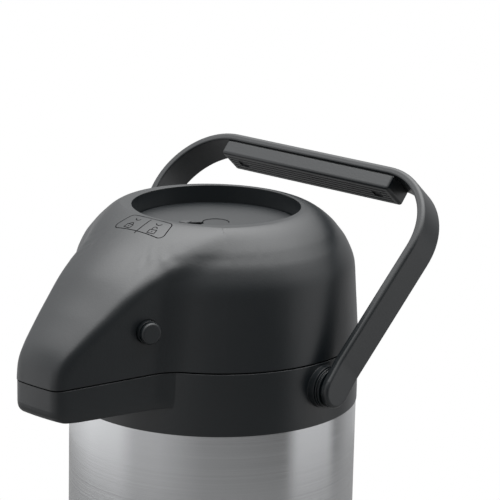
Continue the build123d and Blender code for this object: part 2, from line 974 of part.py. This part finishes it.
def leaned(shape):
    """Put a piece of the handle, made upright about the pivot, where it rests."""
    return Pos(0, 0, pivot_z) * Rot(X=-handle_lean) * shape


def bail_form(side, top, corner, half_depth):
    """The space inside a bail outline, half_depth to each side of its plane."""
    foot = -arm_width
    wide = side + (top - splay_start) * math.tan(math.radians(arm_splay))
    right = [(side, foot), (side, splay_start), (wide, top)]
    left = [(-x, z) for x, z in reversed(right)]
    with BuildPart() as made:
        with BuildSketch(Plane.XZ):
            with BuildLine():
                FilletPolyline(*right, *left, radius=corner)
                Line(left[-1], right[0])
            make_face()
        extrude(amount=half_depth, both=True)
    return made.part


def handle_upright():
    """The bail standing straight up, before its holes."""
    half = arm_width / 2
    bail = bail_form(arm_outer, bail_height, bail_corner, half)
    bail -= bail_form(arm_face, grip_top, bail_corner - bail_wall, arm_width)
    far = 2 * arm_outer
    bail &= block((-far, -half, 0), (far, half, far)) + rod(half, -far, far, 0, 0)
    middle = bail_form(arm_face + arm_wall / 2, bail_height - bail_wall / 2, bail_corner, arm_width)
    rims = [e for e in bail.edges() if abs((e @ 0.5).Y) > half - near or (e @ 0.5).Z < -near]
    outside = [e for e in rims if not middle.solid().is_inside(e @ 0.5)]
    bail = fillet(outside, arm_round)
    rims = [e for e in bail.edges() if abs((e @ 0.5).Y) > half - near or (e @ 0.5).Z < -near]
    inside = [e for e in rims if middle.solid().is_inside(e @ 0.5)]
    return fillet(inside, arm_inner_round)


def grip_screw_places():
    return (-grip_screw_offset, grip_screw_offset)


def handle_bail():
    """Swinging U-shaped handle: two flat arms and a top bar."""
    bail = handle_upright()
    for side in (-1, 1):
        start, stop = sorted((side * (arm_face - past), side * (arm_face + pin_in_arm)))
        bail -= rod(pin_radius + pin_gap, start, stop, 0, 0)
    for x in grip_screw_places():
        bail -= disc(screw_radius + screw_gap, grip_low, grip_top + bail_wall / 2, x)
    return leaned(bail)


def handle_grip():
    """Ribbed pad under the top bar, with a groove where the two meet."""
    half = grip_length / 2
    wide = arm_width / 2 - grip_inset
    pad = block((-half, -wide, grip_low), (half, wide, 2 * grip_top))
    pad = fillet(pad.edges().group_by(Axis.Z)[0] + pad.edges().filter_by(Axis.Z), grip_round)
    corner = bail_corner - bail_wall
    gap = rib_width
    neck = pad & bail_form(arm_face, grip_top, corner, wide - rib_width)
    pad = pad & bail_form(arm_face - gap, grip_top - gap, corner - gap, arm_width)
    pad += neck
    for i in range(rib_count):
        y = (i - (rib_count - 1) / 2) * rib_pitch - rib_width / 2
        length = half - 2 * grip_round
        pad -= block((-length, y, grip_low - past), (length, y + rib_width, grip_low + rib_depth))
    for x in grip_screw_places():
        pad -= disc(screw_radius + screw_gap, 0, 2 * grip_top, x)
        pad -= disc(screw_head + screw_gap, 0, grip_low + rib_depth + screw_head_height, x)
    return leaned(pad)


def grip_screws():
    low = grip_low + rib_depth
    return [leaned(screw(x, 0, low, grip_top + bail_wall / 2)) for x in grip_screw_places()]


def handle_pin():
    """Pivot pin of the right arm, with a groove for its clip."""
    start = boss_back - pin_tail
    pin = rod(pin_radius, start, arm_face + pin_in_arm, 0, pivot_z)
    high = boss_back - disc_gap
    groove = rod(pin_radius + past, high - clip_wall, high, 0, pivot_z)
    groove -= rod(pin_radius - clip_groove, high - clip_wall, high, 0, pivot_z)
    return pin - groove


def pin_clip():
    high = boss_back - disc_gap
    clip = rod(clip_radius, high - clip_wall, high, 0, pivot_z)
    return clip - rod(pin_radius - clip_groove + pin_gap, high - clip_wall, high, 0, pivot_z)


def pivot_disc():
    """Grooved friction disc between the right arm and the collar's boss."""
    start = boss_face + disc_gap
    stop = arm_face - disc_gap
    middle = (start + stop) / 2
    piece = rod(disc_radius, start, stop, 0, pivot_z)
    half = disc_groove_width / 2
    band = rod(disc_radius + past, middle - half, middle + half, 0, pivot_z)
    band -= rod(disc_radius - disc_groove, middle - half, middle + half, 0, pivot_z)
    return piece - band - rod(pin_radius + pin_gap, start, stop, 0, pivot_z)


def nodes():
    """Every node's name with its solid, or its list of separate solids."""
    button = release_right()
    spring = release_spring()
    pin = handle_pin()
    clip = pin_clip()
    grooved = pivot_disc()
    return {
        "foot_pad": foot_pad(),
        "base_cap": base_cap(),
        "base_screws": base_screws(),
        "shell_bottom": shell_bottom(),
        "outer_shell": outer_shell(),
        "liner_wall": liner_wall_tube(),
        "liner_base": liner_base(),
        "liner_shoulder": liner_shoulder(),
        "collar": collar(),
        "hinge_pin": hinge_pin(),
        "neck_ring": neck_ring(),
        "neck_gasket": neck_gasket(),
        "pour_head": pour_head(),
        "tube_gland": tube_gland(),
        "dip_tube": dip_tube(),
        "outlet_pipe": outlet_pipe(),
        "outlet_nozzle": outlet_nozzle(),
        "lid_shell": lid_shell(),
        "lid_plate": lid_plate(),
        "lid_screws": lid_screws(),
        "lid_seal": lid_seal(),
        "air_valve": air_valve(),
        "pump_bellows": pump_bellows(),
        "bellows_clamp": bellows_clamp(),
        "pump_spring": pump_spring(),
        "push_button": push_button(),
        "intake_valve": intake_valve(),
        "lock_lever": lock_lever(),
        "release_button_right": button,
        "release_button_left": mirrored(button),
        "release_spring_right": spring,
        "release_spring_left": mirrored(spring),
        "release_carrier": release_carrier(),
        "handle_bail": handle_bail(),
        "handle_grip": handle_grip(),
        "grip_screws": grip_screws(),
        "handle_pin_right": pin,
        "handle_pin_left": mirrored(pin),
        "pin_clip_right": clip,
        "pin_clip_left": mirrored(clip),
        "pivot_disc_right": grooved,
        "pivot_disc_left": mirrored(grooved),
    }


for name, shape in nodes().items():
    solids = shape if isinstance(shape, list) else [shape]
    export_step(Compound(children=solids), f"parts/{name}.step")
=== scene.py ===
import json
import math

import bpy
from mathutils import Matrix, Vector
from mathutils.bvhtree import BVHTree


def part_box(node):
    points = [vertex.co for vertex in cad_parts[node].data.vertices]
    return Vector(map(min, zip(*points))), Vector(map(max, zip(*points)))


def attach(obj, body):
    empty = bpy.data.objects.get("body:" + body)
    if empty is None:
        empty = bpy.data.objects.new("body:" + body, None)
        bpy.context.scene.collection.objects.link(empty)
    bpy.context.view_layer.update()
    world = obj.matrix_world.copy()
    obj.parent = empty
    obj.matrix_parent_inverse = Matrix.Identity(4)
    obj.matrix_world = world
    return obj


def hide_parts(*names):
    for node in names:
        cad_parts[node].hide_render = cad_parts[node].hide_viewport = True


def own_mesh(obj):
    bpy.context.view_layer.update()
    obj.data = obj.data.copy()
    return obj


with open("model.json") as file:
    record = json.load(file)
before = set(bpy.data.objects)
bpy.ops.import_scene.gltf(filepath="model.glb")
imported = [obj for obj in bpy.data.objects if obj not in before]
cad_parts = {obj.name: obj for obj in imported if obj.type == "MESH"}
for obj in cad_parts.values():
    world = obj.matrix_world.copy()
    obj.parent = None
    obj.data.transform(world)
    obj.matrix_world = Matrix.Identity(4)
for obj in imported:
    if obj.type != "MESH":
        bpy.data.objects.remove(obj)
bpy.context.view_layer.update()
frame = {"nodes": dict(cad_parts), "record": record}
nodes = frame["nodes"]

# The photograph's camera: its place about the body's axis, and its turn away from that axis
PHOTO_PIXELS = 500
CAMERA_AZIMUTH = math.radians(42.7)
CAMERA_DISTANCE = 1.384
CAMERA_HEIGHT = 0.6656
CAMERA_PAN = math.radians(-0.786)
CAMERA_TILT = math.radians(14.666)
CAMERA_ROLL = math.radians(1.304)
FOCAL_PIXELS = 2609
SENSOR_MM = 36.0

# The height of the lid's rim, from the frame
RIM_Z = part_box("lid_shell")[1].z


# ---------------------------------------------------------------- materials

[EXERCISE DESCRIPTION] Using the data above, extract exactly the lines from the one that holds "for name, shape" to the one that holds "bpy.data.objects.remove(obj)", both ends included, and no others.

[ANSWER TO THE TASK]
for name, shape in nodes().items():
    solids = shape if isinstance(shape, list) else [shape]
    export_step(Compound(children=solids), f"parts/{name}.step")
=== scene.py ===
import json
import math

import bpy
from mathutils import Matrix, Vector
from mathutils.bvhtree import BVHTree


def part_box(node):
    points = [vertex.co for vertex in cad_parts[node].data.vertices]
    return Vector(map(min, zip(*points))), Vector(map(max, zip(*points)))


def attach(obj, body):
    empty = bpy.data.objects.get("body:" + body)
    if empty is None:
        empty = bpy.data.objects.new("body:" + body, None)
        bpy.context.scene.collection.objects.link(empty)
    bpy.context.view_layer.update()
    world = obj.matrix_world.copy()
    obj.parent = empty
    obj.matrix_parent_inverse = Matrix.Identity(4)
    obj.matrix_world = world
    return obj


def hide_parts(*names):
    for node in names:
        cad_parts[node].hide_render = cad_parts[node].hide_viewport = True


def own_mesh(obj):
    bpy.context.view_layer.update()
    obj.data = obj.data.copy()
    return obj


with open("model.json") as file:
    record = json.load(file)
before = set(bpy.data.objects)
bpy.ops.import_scene.gltf(filepath="model.glb")
imported = [obj for obj in bpy.data.objects if obj not in before]
cad_parts = {obj.name: obj for obj in imported if obj.type == "MESH"}
for obj in cad_parts.values():
    world = obj.matrix_world.copy()
    obj.parent = None
    obj.data.transform(world)
    obj.matrix_world = Matrix.Identity(4)
for obj in imported:
    if obj.type != "MESH":
        bpy.data.objects.remove(obj)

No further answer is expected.